Trying to make contact

“It happens every so often. One of the cleaning staff will report that she is trying to make contact with them. Usually when they have forgotten to polish the glass. Once, at 5am in the morning, one of the cleaners swears that she saw Margaret behind her, dressed in white.”

Back in 1959, the Gaiety put on JP Donleavy's The Ginger Man, with Richard Harris in the title role. McFall was working there at the time.

“There was a scene with a mattress,” as he puts it.

“A sex scene,” Patridge clarifies, in case I was thinking it might be a mattress scene involving someone asleep and snoring their head off.

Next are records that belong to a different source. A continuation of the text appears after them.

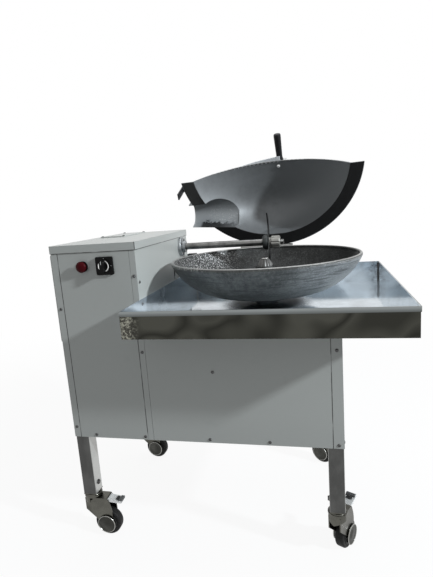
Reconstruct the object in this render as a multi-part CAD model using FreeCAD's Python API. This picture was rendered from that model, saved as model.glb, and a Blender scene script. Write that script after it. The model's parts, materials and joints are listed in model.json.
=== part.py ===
"""Vegetable cutting machine: a turning bowl, a belt driven knife shaft and a lifting half lid.

Every length is in millimetres. While the pieces are drawn, x runs to the right from the left
side of the casing, y runs back from its front face and z runs up from the floor. At the end
all pieces move together, so that the origin lies on the floor under the middle of the machine.
"""

import FreeCAD
import Part
import math
import os
from FreeCAD import Vector

X = Vector(1, 0, 0)
Y = Vector(0, 1, 0)
Z = Vector(0, 0, 1)

# Casing
column_width = 242.0
column_above_rim = 77.5
body_width = 753.0
body_depth = 473.0
panel_bottom = 321.0
sheet = 1.5
seam = 0.8
cover_lip = 21.0
cover_ease = 0.5
left_return = 19.0
corner_return = 16.0
right_return = 27.0
hatch_length = 182.0
hatch_width = 84.0
hatch_from_right = 134.0
hatch_from_back = 41.0
hatch_rise = 3.0
screw_radius = 4.5
screw_rise = 2.2

# Frame tubes
leg_tube = 40.0
rail_tube = 30.0
tube_wall = 2.0
leg_bottom = 137.0

# Tray
tray_overhang_front = 129.0
tray_overhang_right = 150.0
tray_overhang_back = 83.0
tray_below_rim = 142.0
tray_depth = 66.0
hem_height = 12.0
tray_hole_radius = 31.0
tray_collar_height = 14.0

# Bowl
bowl_radius = 275.0
bowl_rim = 795.0
bowl_depth = 110.0
bowl_wall = 5.0
bowl_bend_radius = 180.0
bowl_from_column = 306.0
bowl_from_back = 235.0
hub_foot_radius = 48.0
hub_top_radius = 30.0
hub_height = 74.0
hub_nut_radius = 24.0
hub_nut_height = 22.0
bead = 8.0

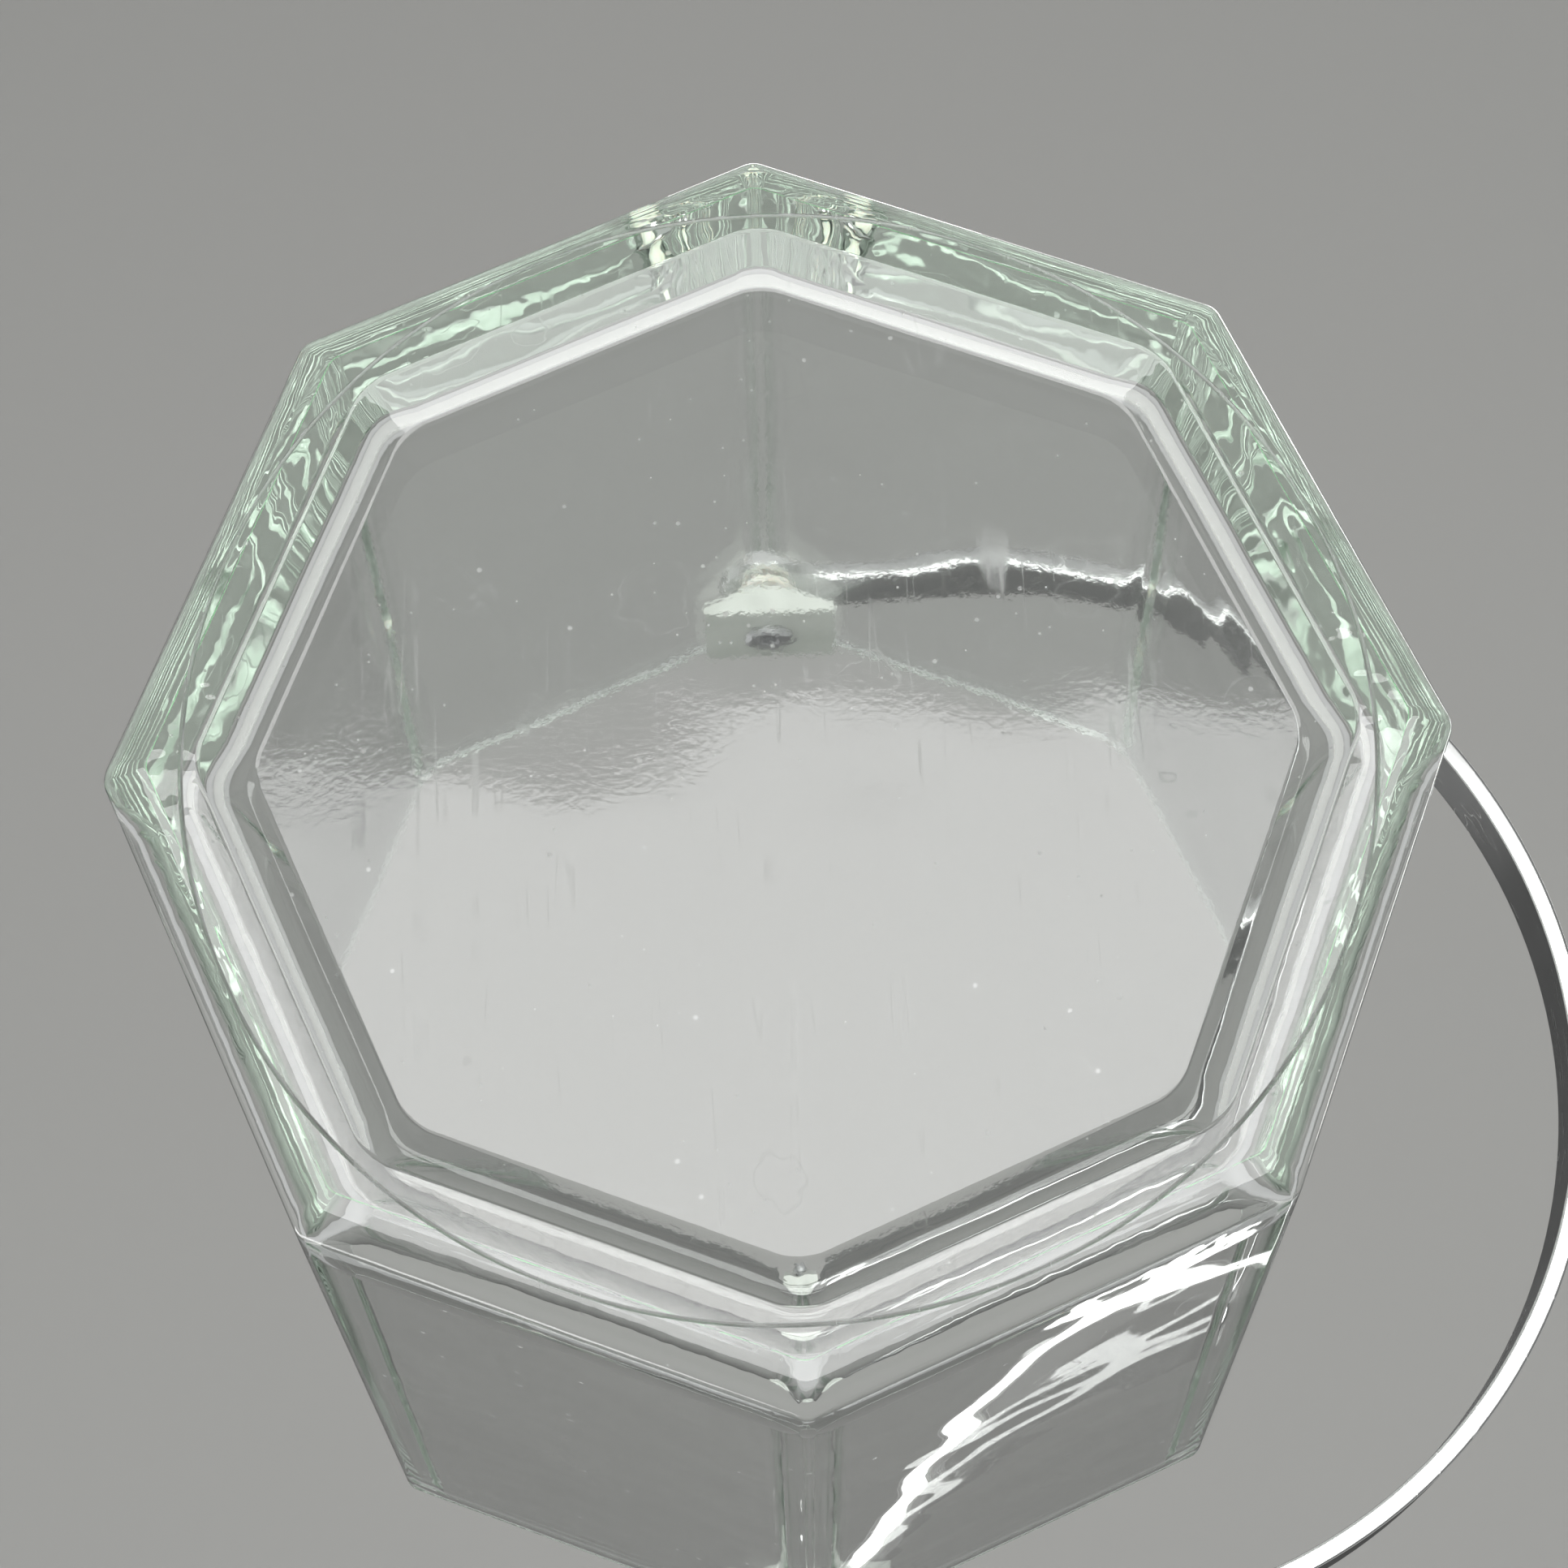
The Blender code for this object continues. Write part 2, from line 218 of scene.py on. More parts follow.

“So who appears in the theatre but archbishop John Charles McQuaid, to complain,” McQuillan says. “He had the show closed down after only three nights.”

The archbishop complained about the mattress scene in which the actors were not asleep, to Louis Elliman, the theatre's then chairman and managing director. Elliman's portrait hangs in the public stairwell that goes from foyer to the dress circle landing.

“Louis has been seen several times,” McFall says functionally. Elliman has been dead since 1965. Nonetheless, he has since been seen many times, either in the theatre’s board room, or by the fireplace in the dress circle bar, where he liked to sit.

Supernatural contretemps

McQuaid had words with Elliman. The show closed. “McQuaid’s been seen a few times,” McQuillan. He means his ghost.

“Where?” I ask. I am imagining a supernatural contretemps in the foyer; the theatre’s managing director advocating for freedom of speech and artistic expression, and the formidable archbishop saying Down With This Sort Of Thing.

“In the Green Room bar.”

“In the bar?!” I say. I’m actually shocked. “What is the ghost of the archbishop doing in a bar?”

“I don’t know, but that’s where he has been seen, just inside the door, near the counter. That’s the only place he’s ever been seen.”

So who knows? Maybe someone backstage at the Gaiety next week will see The Woman in Black in the Green Room bar having a drink with the late Archbishop John Charles McQuaid.

The Woman in Black is at the Gaiety from March 13th-18th.